== Stated task ==
Report how many lines of the following entries include the string "metres"; respond with the number alone.

[Stored data]

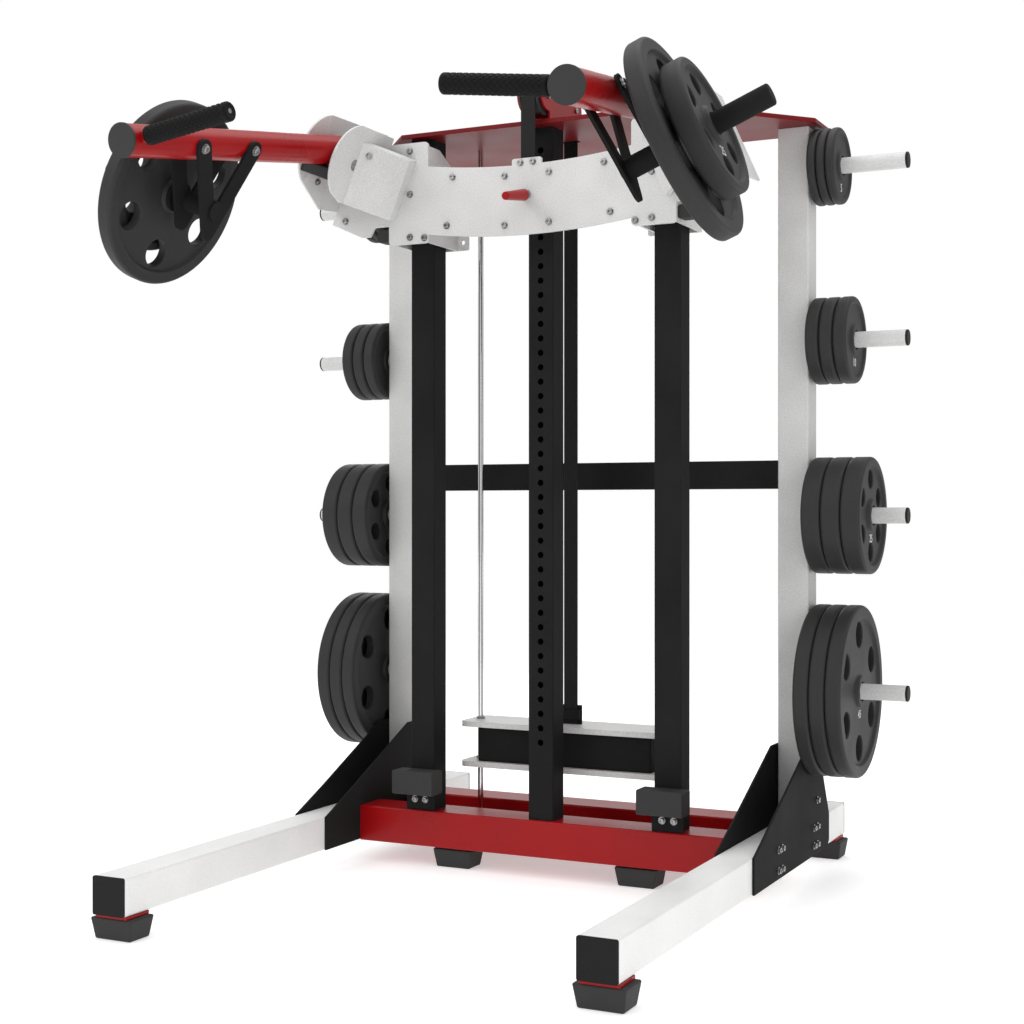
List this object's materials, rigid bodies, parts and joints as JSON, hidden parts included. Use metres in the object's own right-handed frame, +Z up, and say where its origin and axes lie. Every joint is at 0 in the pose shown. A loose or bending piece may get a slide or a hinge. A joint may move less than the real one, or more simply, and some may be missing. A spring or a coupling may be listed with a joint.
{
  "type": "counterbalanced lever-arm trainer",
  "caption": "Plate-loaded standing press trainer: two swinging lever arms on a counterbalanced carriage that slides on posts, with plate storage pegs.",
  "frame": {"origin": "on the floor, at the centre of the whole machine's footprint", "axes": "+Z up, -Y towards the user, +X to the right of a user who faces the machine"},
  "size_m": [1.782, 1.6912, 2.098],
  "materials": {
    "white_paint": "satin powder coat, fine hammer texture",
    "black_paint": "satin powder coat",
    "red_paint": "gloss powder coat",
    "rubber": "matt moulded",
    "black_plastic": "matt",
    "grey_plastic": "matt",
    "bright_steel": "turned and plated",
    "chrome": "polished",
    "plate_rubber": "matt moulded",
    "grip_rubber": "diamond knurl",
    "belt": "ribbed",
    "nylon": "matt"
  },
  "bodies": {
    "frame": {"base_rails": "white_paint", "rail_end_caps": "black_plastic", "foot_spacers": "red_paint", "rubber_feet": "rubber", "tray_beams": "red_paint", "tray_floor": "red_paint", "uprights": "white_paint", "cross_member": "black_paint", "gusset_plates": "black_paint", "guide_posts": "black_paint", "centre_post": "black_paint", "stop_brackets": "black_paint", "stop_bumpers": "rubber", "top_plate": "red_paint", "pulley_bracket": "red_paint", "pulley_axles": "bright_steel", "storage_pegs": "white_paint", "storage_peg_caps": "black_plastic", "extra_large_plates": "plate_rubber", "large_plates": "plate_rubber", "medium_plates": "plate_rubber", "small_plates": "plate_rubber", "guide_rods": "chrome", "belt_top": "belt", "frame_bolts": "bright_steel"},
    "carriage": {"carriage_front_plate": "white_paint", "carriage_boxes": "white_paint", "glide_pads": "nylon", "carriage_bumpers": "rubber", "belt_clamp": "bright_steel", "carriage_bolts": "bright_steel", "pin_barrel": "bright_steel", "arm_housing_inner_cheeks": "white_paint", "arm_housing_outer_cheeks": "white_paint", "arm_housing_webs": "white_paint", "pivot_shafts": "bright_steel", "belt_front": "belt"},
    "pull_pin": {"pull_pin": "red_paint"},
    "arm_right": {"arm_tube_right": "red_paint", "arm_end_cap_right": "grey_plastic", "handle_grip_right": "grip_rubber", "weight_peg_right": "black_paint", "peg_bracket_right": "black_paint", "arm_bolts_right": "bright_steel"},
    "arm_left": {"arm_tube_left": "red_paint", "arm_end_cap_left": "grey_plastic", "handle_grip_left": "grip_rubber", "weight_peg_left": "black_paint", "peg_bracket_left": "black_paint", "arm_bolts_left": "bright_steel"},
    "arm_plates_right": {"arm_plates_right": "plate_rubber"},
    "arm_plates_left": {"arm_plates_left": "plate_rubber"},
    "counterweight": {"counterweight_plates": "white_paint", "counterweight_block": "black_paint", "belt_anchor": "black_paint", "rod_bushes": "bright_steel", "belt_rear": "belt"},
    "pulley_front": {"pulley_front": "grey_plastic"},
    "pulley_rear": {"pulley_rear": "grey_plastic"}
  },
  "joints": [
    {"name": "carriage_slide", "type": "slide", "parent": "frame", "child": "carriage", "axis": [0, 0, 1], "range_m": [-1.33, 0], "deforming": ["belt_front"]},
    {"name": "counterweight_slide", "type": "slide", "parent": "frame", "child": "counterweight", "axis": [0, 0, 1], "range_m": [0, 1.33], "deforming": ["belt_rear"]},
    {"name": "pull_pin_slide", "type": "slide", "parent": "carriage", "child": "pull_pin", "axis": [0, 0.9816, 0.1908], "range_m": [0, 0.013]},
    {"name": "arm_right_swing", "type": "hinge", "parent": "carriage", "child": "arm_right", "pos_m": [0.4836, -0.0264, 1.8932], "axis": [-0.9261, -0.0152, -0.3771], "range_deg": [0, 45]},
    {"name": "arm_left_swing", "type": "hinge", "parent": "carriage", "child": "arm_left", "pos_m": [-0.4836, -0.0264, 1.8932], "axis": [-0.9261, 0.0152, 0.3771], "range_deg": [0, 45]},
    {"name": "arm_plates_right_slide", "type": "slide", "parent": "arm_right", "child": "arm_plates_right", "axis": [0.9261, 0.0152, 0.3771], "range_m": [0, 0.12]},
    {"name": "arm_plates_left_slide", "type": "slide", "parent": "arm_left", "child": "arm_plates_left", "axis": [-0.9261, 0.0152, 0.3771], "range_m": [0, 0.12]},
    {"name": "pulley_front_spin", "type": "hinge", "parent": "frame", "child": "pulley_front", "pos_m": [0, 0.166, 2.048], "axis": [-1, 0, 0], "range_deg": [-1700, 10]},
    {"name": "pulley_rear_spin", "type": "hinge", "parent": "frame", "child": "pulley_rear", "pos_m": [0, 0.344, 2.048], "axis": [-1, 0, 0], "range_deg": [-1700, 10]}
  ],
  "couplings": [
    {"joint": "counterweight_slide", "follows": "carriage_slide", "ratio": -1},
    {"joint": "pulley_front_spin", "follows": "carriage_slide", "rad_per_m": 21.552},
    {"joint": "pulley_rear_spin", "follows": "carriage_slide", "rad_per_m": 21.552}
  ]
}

* * *

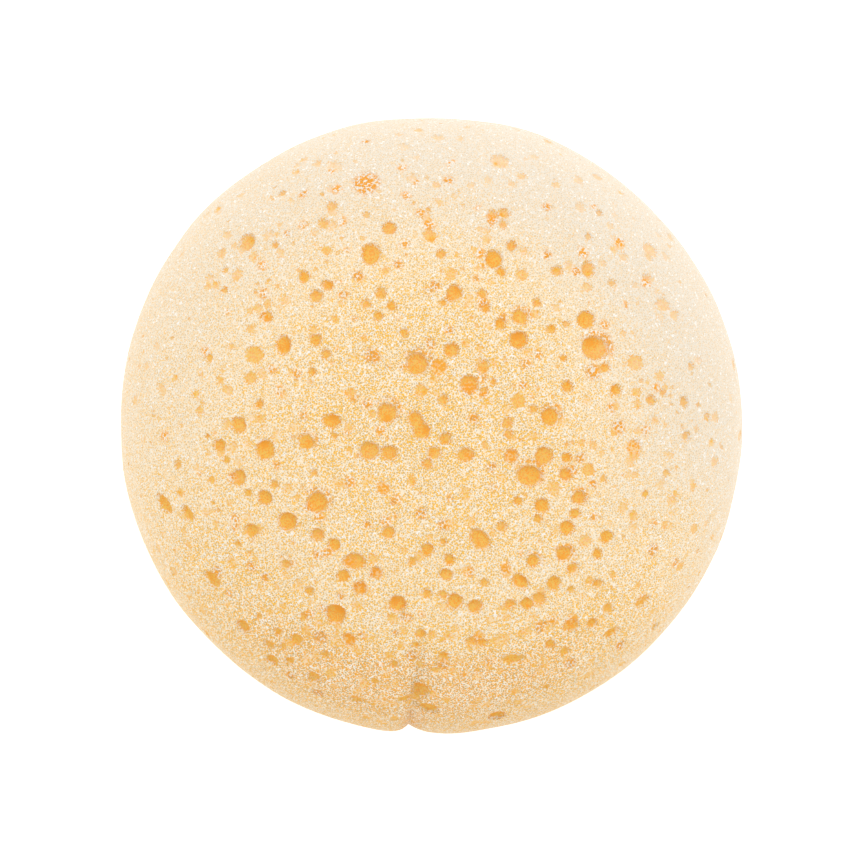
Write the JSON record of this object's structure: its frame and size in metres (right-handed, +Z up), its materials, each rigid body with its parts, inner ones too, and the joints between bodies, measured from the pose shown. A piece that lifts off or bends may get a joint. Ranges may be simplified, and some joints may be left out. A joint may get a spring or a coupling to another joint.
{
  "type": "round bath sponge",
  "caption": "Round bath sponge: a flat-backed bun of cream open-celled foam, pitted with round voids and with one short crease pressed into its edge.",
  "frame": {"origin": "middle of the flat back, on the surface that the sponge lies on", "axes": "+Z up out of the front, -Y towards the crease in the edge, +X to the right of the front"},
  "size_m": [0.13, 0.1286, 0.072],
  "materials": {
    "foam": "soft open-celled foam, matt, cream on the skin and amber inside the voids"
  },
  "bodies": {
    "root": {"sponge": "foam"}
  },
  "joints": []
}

== Answer to this task ==
2